Le dit texte se veut une sorte de manifeste contre la mort : « Il s’agit à chaque page, désespérément, de rester en vie, de sauver sa peau. Et de promettre (…) de revenir à la vie mais en mieux, en se repensant en tant qu’homme et non en tant qu’espèce à peine plus évoluée que le simple animal. (…) L’avantage avec les animaux… insiste sur l’idée de ne pas se laisser mourir. »
Ce qui frappe, dans cette pièce -composée comme un dialogue qui n’en est pas un- c’est la teneur poétique de la langue, l’impertinence du ton et son humour irrévérencieux. Francisco de Quevedo ou Robert Walser sont cités à l’appui. On découvre aussi l’univers architectural d’Enric Miralles, évoquant le cimetière d’Igualada. Mais on regrette que l’énergie, la vitalité que déploie l’auteur, sa dérision teintée de poésie, ne soient pas toujours au rendez-vous. Et que ce soit plutôt le morbide qui l’emporte.
Certes, c’est une gageure de s’emparer de Rodrigo Garcia, connu pour son univers scénique décoiffant et ses audaces provocatrices. « J’estime, dit Christophe Perton, qu’il existe une œuvre autonome, c’est à dire une écriture de Rodrigo Garcia indépendante de ses mises en scène ». Mais, hormis quelques passages où les acteurs réussissent à jouer ensemble et à entrer dans cet univers fantasque truffé de coq-à-l’âne incongrus, il ne se tisse aucune véritable complicité entre eux.
Chacun se contente d’occuper le terrain, et de jouer au mieux sa partition.
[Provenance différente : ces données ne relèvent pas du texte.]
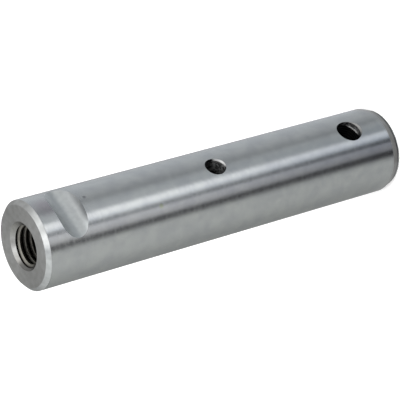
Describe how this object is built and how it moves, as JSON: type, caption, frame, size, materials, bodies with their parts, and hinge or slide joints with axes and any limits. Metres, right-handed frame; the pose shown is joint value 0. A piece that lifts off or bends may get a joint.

Seule Judith Henry trouve la bonne tonalité. Les interventions chorégraphiques faussement enjouées peinent à créer une dynamique et n’empêchent pas ce spectacle tristounet de courir après ce qui fait l’essence et l’originalité de la pièce.
Mireille Davidovici
Théâtre du Rond-Point, Paris, jusqu’au 14 février.
Le texte publié aux éditions Les Solitaires Intempestifs.